If we want to take a stance against the way the GDC is acting at the moment, but there is sufficient evidence that some practitioners are being more ‘flexible’ with the interpretation of clinically necessary, then we can hardly take the moral high ground against them, as individuals are misleading the public the GDC are tasked to protect. How can we protest at that? When we have a Chairman of the GDC who has a background in the Office of Fair Trading it is not beyond the bounds of thought that his wish to broaden his remit has the tacit approval of the powers that be, and will include any future tests of NHS vs Private provision. Incidentally, Which? are not calling on the profession to clean up their act; they’re calling on our regulator and NHS England to do it for us.
In addition, if the Big Lie is to be exposed in all its glory, we as a profession can’t then be seen to be obscuring the failure of the contract by blurring the treatments that patients are receiving on the NHS and Privately. By misleading patients as to what is and isn’t available, to the benefit of the practitioner, is never going to expose the lack of funding inherent in the system.

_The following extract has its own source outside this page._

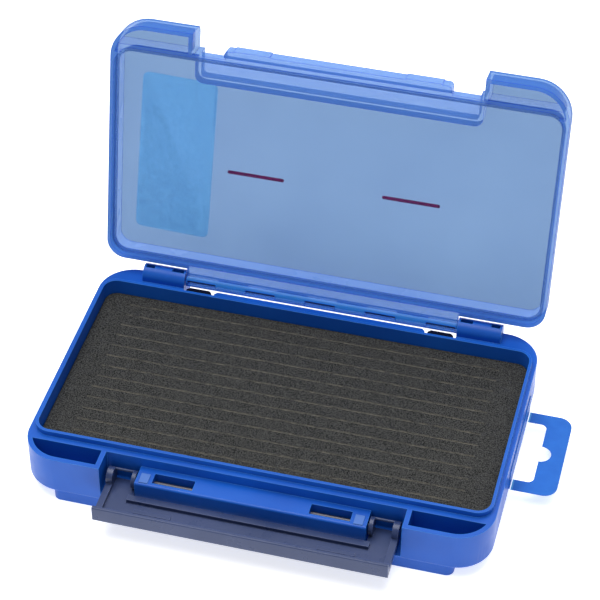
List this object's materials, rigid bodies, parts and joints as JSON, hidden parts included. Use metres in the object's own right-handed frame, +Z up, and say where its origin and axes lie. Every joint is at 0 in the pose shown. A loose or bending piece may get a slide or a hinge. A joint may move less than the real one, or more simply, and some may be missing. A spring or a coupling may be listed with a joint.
{
  "type": "waterproof fly box",
  "caption": "Flat blue fly box with slit foam, a translucent hinged lid standing open, a wide swinging snap latch and a fold-out hanging tab.",
  "frame": {"origin": "middle of the tray's ring foot, on the surface that the box stands on", "axes": "+X to the right along the hinge, +Y from the latch to the hinge, +Z up"},
  "size_m": [0.2088, 0.1646, 0.1362],
  "materials": {
    "tray_blue": "satin moulded, opaque blue",
    "foam": "matte closed-cell foam, charcoal",
    "adhesive": "thin clear sheet",
    "steel": "drawn wire",
    "lever_blue": "satin moulded, grey-blue",
    "lid_clear_blue": "glossy, translucent blue",
    "label": "thin film, blank",
    "bumper": "matte, nearly black blue",
    "tab_blue": "satin film, bright blue",
    "gasket": "soft, milky blue"
  },
  "bodies": {
    "base": {"base_shell": "tray_blue", "slit_foam": "foam", "foam_adhesive": "adhesive", "hinge_pin": "steel", "latch_pins": "steel", "stop_bumpers": "bumper", "hang_tab_patch": "tab_blue"},
    "lid": {"lid_shell": "lid_clear_blue", "lid_gasket": "gasket", "lid_label": "label"},
    "latch": {"latch_lever": "lever_blue"},
    "tab": {"hang_tab_loop": "tab_blue"}
  },
  "joints": [
    {"name": "lid_hinge", "type": "hinge", "parent": "base", "child": "lid", "pos_m": [0, 0.0561, 0.0246], "axis": [1, 0, 0], "range_deg": [0, 102.7]},
    {"name": "latch_pivot", "type": "hinge", "parent": "base", "child": "latch", "pos_m": [0, -0.053, 0.0144], "axis": [-1, 0, 0], "range_deg": [0, 90]},
    {"name": "tab_fold", "type": "hinge", "parent": "base", "child": "tab", "pos_m": [0.0958, 0.00905, 0.0069], "axis": [0, -1, 0], "range_deg": [0, 85]}
  ]
}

Lack of transparency of fees has always seemed to be a problem with our profession. The artificially low NHS prices when compared with private means a significant number of the population have no understanding of the real costs of dentistry, and I think we really as a profession don’t go far enough to explain this to the public. Couple that with the confusion now as to what is and what isn’t available on the NHS then it is no wonder Which? have waded into the fray on the side of the consumer.

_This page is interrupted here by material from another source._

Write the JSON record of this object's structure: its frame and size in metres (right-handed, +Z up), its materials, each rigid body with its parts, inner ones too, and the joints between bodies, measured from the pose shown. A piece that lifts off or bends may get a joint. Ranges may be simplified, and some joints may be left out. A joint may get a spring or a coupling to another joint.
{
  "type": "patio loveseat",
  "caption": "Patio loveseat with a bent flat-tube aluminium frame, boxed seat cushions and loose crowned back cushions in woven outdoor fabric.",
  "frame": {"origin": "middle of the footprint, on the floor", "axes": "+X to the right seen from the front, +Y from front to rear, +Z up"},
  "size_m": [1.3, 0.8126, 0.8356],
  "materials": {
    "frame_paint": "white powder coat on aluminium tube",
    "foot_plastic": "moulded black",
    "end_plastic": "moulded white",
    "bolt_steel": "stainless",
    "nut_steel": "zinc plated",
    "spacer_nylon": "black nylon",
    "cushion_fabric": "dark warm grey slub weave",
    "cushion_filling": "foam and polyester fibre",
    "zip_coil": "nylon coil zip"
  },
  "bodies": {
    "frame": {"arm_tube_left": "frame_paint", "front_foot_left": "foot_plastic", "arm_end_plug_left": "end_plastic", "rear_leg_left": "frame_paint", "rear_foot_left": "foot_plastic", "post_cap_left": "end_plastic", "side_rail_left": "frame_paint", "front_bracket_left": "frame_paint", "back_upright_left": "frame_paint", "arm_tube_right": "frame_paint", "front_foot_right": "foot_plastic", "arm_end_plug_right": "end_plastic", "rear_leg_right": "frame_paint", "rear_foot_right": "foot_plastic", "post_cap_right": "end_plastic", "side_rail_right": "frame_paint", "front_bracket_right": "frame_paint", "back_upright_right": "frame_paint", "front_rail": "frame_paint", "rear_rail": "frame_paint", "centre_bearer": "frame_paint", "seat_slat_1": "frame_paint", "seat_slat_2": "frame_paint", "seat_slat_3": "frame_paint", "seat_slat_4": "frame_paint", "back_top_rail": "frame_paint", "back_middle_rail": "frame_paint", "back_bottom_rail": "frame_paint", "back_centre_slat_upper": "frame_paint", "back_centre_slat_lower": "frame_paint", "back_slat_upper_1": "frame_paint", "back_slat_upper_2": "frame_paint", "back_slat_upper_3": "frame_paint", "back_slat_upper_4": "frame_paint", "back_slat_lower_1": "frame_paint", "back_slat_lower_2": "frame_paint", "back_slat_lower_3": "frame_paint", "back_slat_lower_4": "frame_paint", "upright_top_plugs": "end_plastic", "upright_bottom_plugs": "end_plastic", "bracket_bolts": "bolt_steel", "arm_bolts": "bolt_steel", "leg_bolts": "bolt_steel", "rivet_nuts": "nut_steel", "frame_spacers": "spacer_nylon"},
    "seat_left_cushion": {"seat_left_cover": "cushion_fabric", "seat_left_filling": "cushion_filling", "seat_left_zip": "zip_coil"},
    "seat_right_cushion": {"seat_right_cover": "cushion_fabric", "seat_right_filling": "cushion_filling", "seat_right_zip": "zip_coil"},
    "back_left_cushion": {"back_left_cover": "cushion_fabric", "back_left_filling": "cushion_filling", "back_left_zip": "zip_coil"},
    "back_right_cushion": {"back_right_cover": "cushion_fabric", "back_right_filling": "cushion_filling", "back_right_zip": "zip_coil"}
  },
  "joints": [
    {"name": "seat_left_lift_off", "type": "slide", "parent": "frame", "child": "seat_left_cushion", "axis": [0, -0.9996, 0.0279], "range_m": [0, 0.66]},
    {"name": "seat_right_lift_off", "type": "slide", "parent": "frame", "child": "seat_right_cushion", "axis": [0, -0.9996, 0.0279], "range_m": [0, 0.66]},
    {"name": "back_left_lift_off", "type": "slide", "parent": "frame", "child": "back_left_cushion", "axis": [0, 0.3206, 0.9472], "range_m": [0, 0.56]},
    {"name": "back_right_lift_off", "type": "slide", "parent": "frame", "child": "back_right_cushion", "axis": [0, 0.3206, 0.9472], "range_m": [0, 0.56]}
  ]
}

I personally don’t think it will be long before some form of disclosure along the lines of that seen by Independent Financial Advisors will be compulsory. With the GDC being final arbiters of our professional conduct, any lack of transparency in financial issues are already taken as being as serious as those of clinical errors. We will therefore reap what we sow where it come to financial misdemeanours.
We are in an ever increasingly consumer driven society, and we have to get our house in order if we are to retain the professional status we think we deserve. If we don’t, then we only have ourselves to blame for what is then enforced on the profession in the future. We can resist consumerism and try to hang on to the last bastions of professionalism, but if some of our profession are less open with their dealings with those consumers, then we will all pay the price.

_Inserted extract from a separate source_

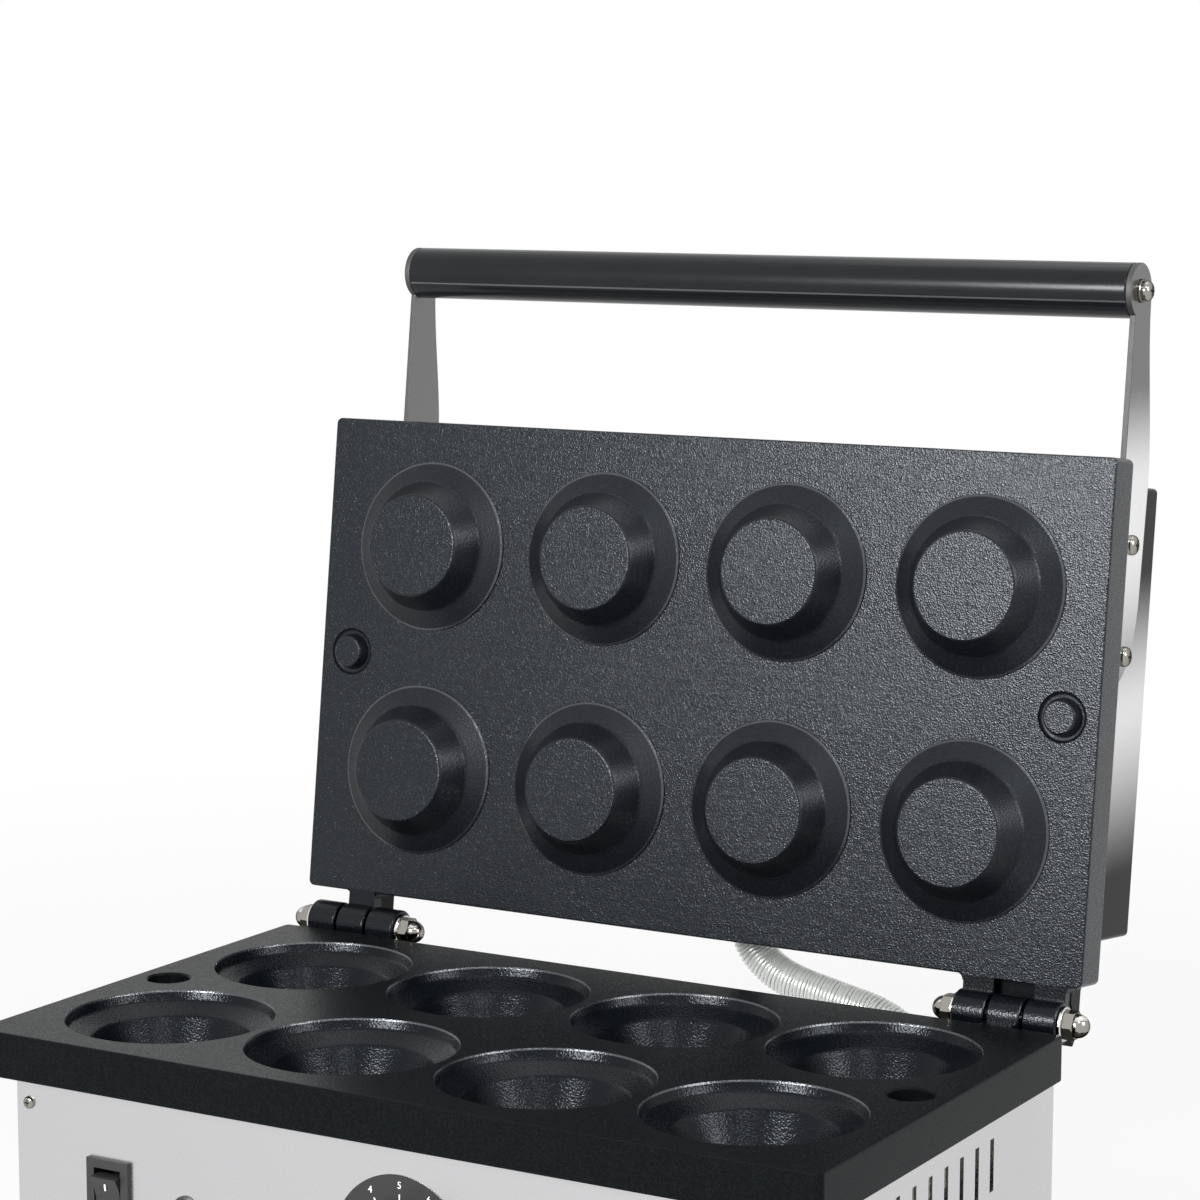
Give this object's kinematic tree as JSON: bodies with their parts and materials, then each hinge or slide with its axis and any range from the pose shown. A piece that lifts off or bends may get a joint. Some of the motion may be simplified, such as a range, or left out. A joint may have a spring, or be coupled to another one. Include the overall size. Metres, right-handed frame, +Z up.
{
  "type": "donut maker",
  "caption": "Countertop baking press: hinged cast plates with ring-edged plugs over matching cups, steel housing, side arms and a cross handle.",
  "frame": {"origin": "on the table, under the middle of the outline with the lid open", "axes": "+Z up, +X to the right of someone facing the controls, +Y towards the hinge and back"},
  "size_m": [0.4398, 0.3932, 0.4796],
  "materials": {
    "nonstick": "charcoal nonstick coat with a fine pebbled grain",
    "stainless": "satin stainless sheet",
    "arm_steel": "satin stainless plate",
    "zinc": "bright zinc plate",
    "conduit_steel": "bright sprung wire",
    "element_steel": "heat-darkened sheath",
    "shield_sheet": "aluminised sheet",
    "wool": "pale mineral wool",
    "nickel": "bright nickel plate",
    "handle_gloss": "gloss black",
    "black_plastic": "satin black",
    "dial_print": "satin black plate with white marks",
    "rubber": "matte black",
    "red_lens": "clear red lens",
    "green_lens": "clear green lens",
    "white_ceramic": "white ceramic",
    "brass": "plain brass"
  },
  "bodies": {
    "base": {"lower_plate": "nonstick", "base_housing": "stainless", "front_panel": "stainless", "floor_pan": "zinc", "rubber_feet": "rubber", "foot_screws": "zinc", "panel_screws": "nickel", "pan_screws": "zinc", "lower_plate_bolts": "zinc", "lower_element": "element_steel", "lower_clamp_bars": "zinc", "lower_wool_pad": "wool", "lower_heat_shield": "shield_sheet", "lower_clamp_screws": "zinc", "thermostat": "black_plastic", "sensor_bulb": "element_steel", "timer": "black_plastic", "thermostat_dial": "dial_print", "timer_dial": "dial_print", "switch_body": "black_plastic", "switch_pin": "zinc", "power_lamp": "red_lens", "heating_lamp": "green_lens", "terminal_block": "white_ceramic", "terminal_screw": "zinc", "earth_stud": "brass", "cable_gland": "black_plastic", "gland_nut": "black_plastic", "base_conduit_collar": "zinc", "conduit": "conduit_steel", "left_hinge_bolt": "nickel", "right_hinge_bolt": "nickel", "hinge_washers": "nickel", "acorn_nuts": "nickel"},
    "lid": {"upper_plate": "nonstick", "lid_cover": "stainless", "cover_standoffs": "zinc", "cover_screws": "nickel", "upper_element": "element_steel", "upper_clamp_bars": "zinc", "upper_wool_pad": "wool", "upper_heat_shield": "shield_sheet", "upper_clamp_screws": "zinc", "left_arm": "arm_steel", "right_arm": "arm_steel", "arm_screws": "nickel", "arm_nuts": "zinc", "handle_bar": "handle_gloss", "bar_plugs": "black_plastic", "handle_screws": "nickel", "handle_washers": "nickel", "lid_conduit_collar": "zinc"},
    "thermostat_control": {"thermostat_knob": "black_plastic", "thermostat_shaft": "zinc"},
    "timer_control": {"timer_knob": "black_plastic", "timer_shaft": "zinc"},
    "rocker": {"switch_rocker": "black_plastic"}
  },
  "joints": [
    {"name": "lid_hinge", "type": "hinge", "parent": "base", "child": "lid", "pos_m": [0, 0.07122, 0.14], "axis": [1, 0, 0], "range_deg": [0, 97], "deforming": ["conduit"]},
    {"name": "thermostat_turn", "type": "hinge", "parent": "base", "child": "thermostat_control", "pos_m": [0.118, -0.17658, 0.07035], "axis": [0, 1, 0], "range_deg": [0, 300]},
    {"name": "timer_turn", "type": "hinge", "parent": "base", "child": "timer_control", "pos_m": [0.01, -0.17658, 0.07035], "axis": [0, 1, 0], "range_deg": [0, 300]},
    {"name": "switch_rock", "type": "hinge", "parent": "base", "child": "rocker", "pos_m": [-0.145, -0.16998, 0.07035], "axis": [1, 0, 0], "range_deg": [-18, 0]}
  ]
}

The consequences of gaming are coming home to roost whether we like it or not.
The new age consumer has plenty to spend their hard earned cash on. Tarnishing the profession with the same lack of transparency as the minority is already having compounding consequences. Putting the politics to one side , what do you think the average dental consumer will do differently after reading the headlines today ?
Hi Sandeep, the 'average' consumer will have existing prejudices reinforced, with no 'antidote' of general dental knowledge or prevention info. through the same media, to improve their dental relationships and dental health.
Net effect, more will avoid until in pain or more complex problems, then will be shocked at the PRICE to now fix a worse problem than prevent it
So the cycle of negativity and ignorance is re-inforced, to the detriment of all the Nation
We need a pro-active push-back in the Media, not wait for the typical negativity that keeps 'English Mouth' a running joke abroad!